After finishing the film, Havettová submitted two proposals to the studio which were not approved: an experiment titled Life Itself Writes Stories Like This (Sám život píše podobné příběhy) in which live actors were supposed to transform in their own caricatures, and Jááánošík inspired by satiric cartoons by Fedor Vico which were banned during the Normalisation. In 1972, Havettová left the studio after a disagreement with its political leadership and became a freelancer, making two animated bedtime stories for Košice television. She returned to film in the late 1970s with her film Contacts (Kontatky, 1980) foreshadowing the peak of her career.
Literature:
Petr Zvoníček, Kreslené kontakty Jaroslavy Havettové. Film a doba 29, 1982, no. 11, pp. 653–655.

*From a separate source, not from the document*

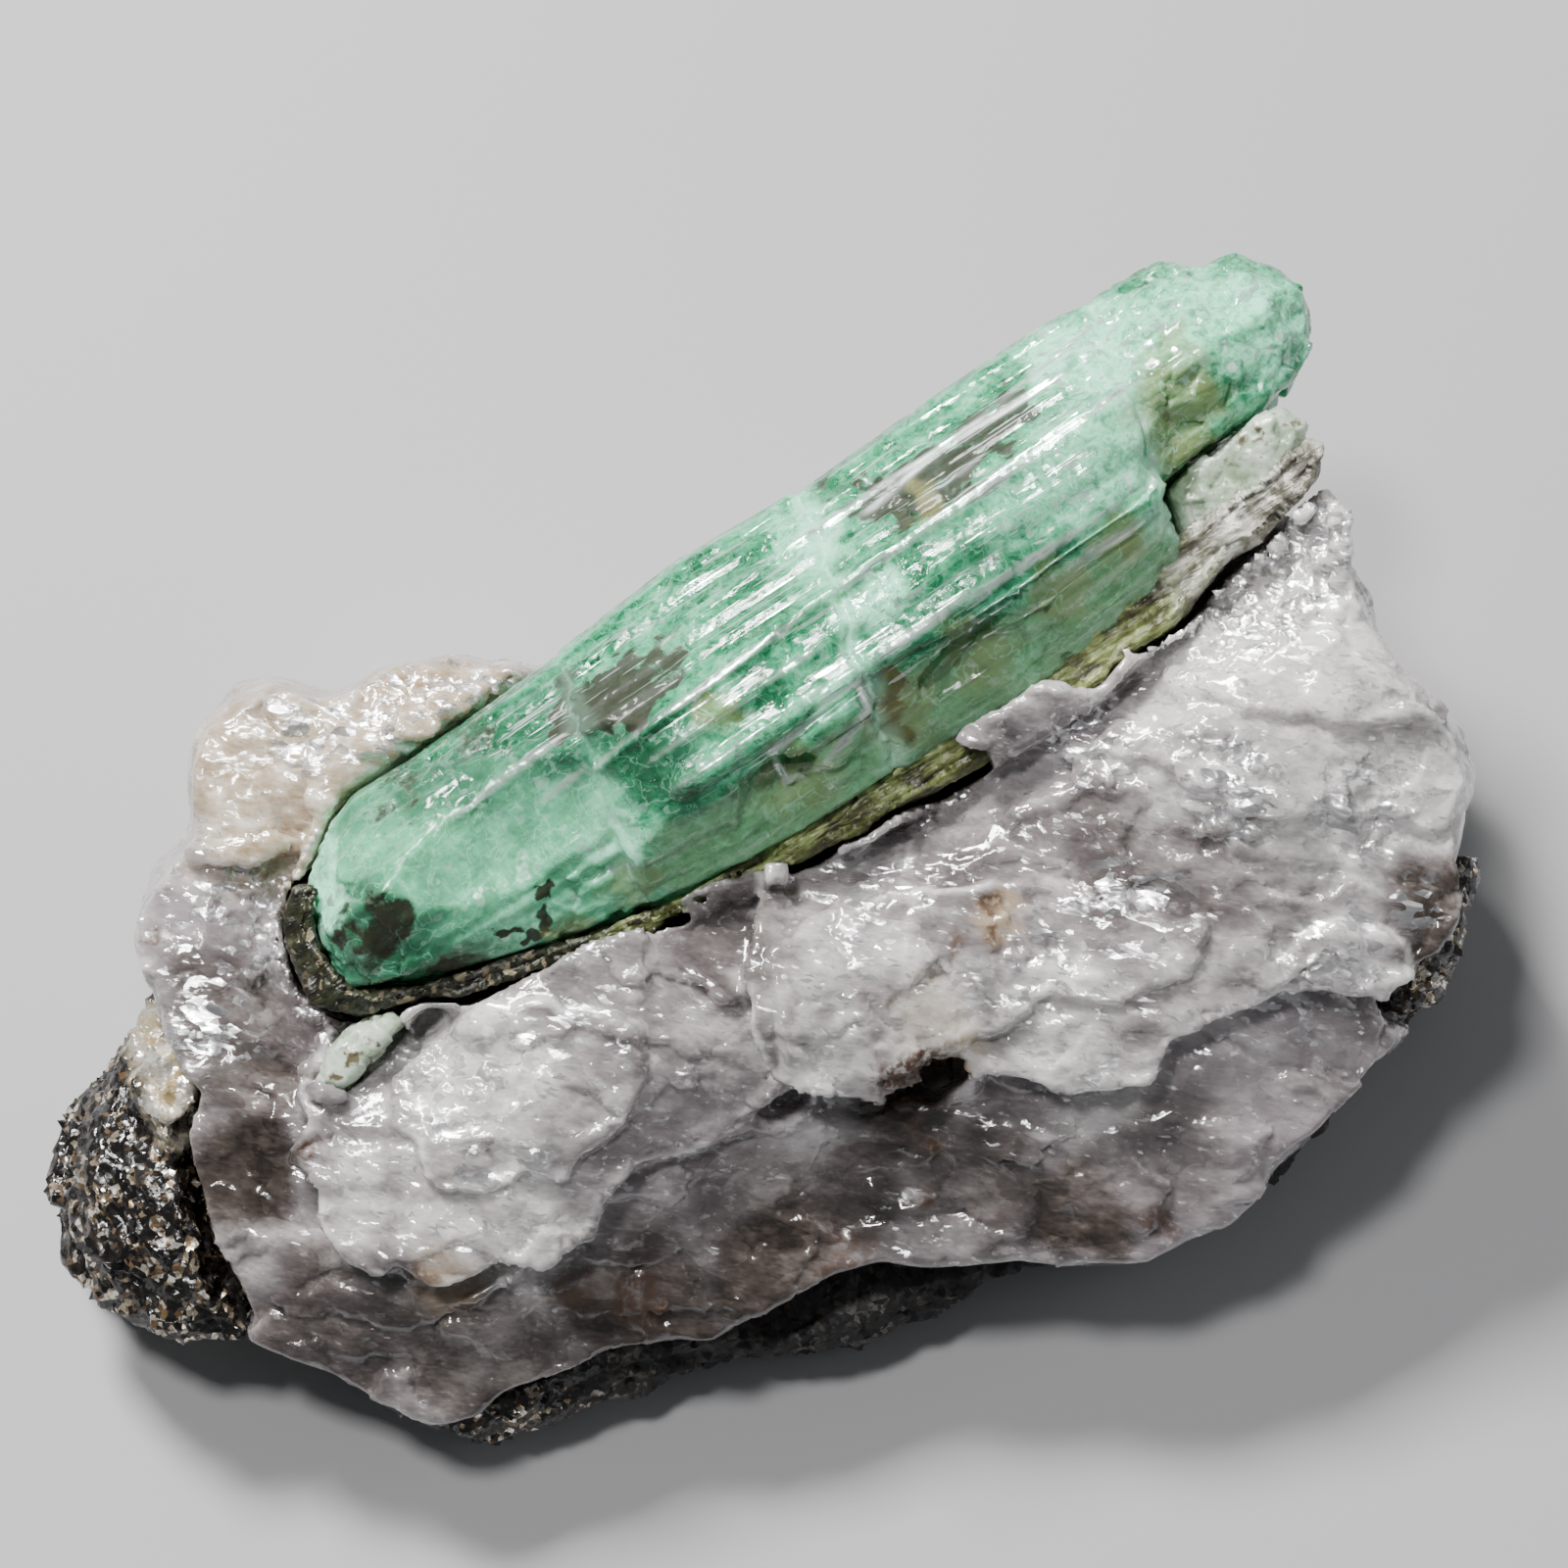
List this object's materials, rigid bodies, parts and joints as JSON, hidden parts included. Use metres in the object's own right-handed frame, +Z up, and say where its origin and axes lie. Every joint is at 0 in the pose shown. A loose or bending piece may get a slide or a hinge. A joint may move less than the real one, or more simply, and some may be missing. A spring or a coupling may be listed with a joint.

Rudolf Urc, Jaroslava Havettová. Prvá dáma slovenského animovaného filmu. Homo Felix, 2011, no. 2, pp. 32–45.
Maroš Brojo, Interview with Jaroslav Havettová. Homo Felix 2011, no. 2.
Zdena Škapová, Stříbrný medvěd pro 11 000 obrázků. In: Stanislav Ulver (ed.), Animace a doba. Prague: Sdružení přátel odborného filmového tisku 2004, pp. 291–294.
Václav Macek – Jelena Paštéková, Dejiny slovenskej kinematografie. Bratislava: Slovak Film Institute, 2016.
Rudolf Urc – Marián Veselý, Slovenský animovaný film. Bratislava: FOTOFO 1994.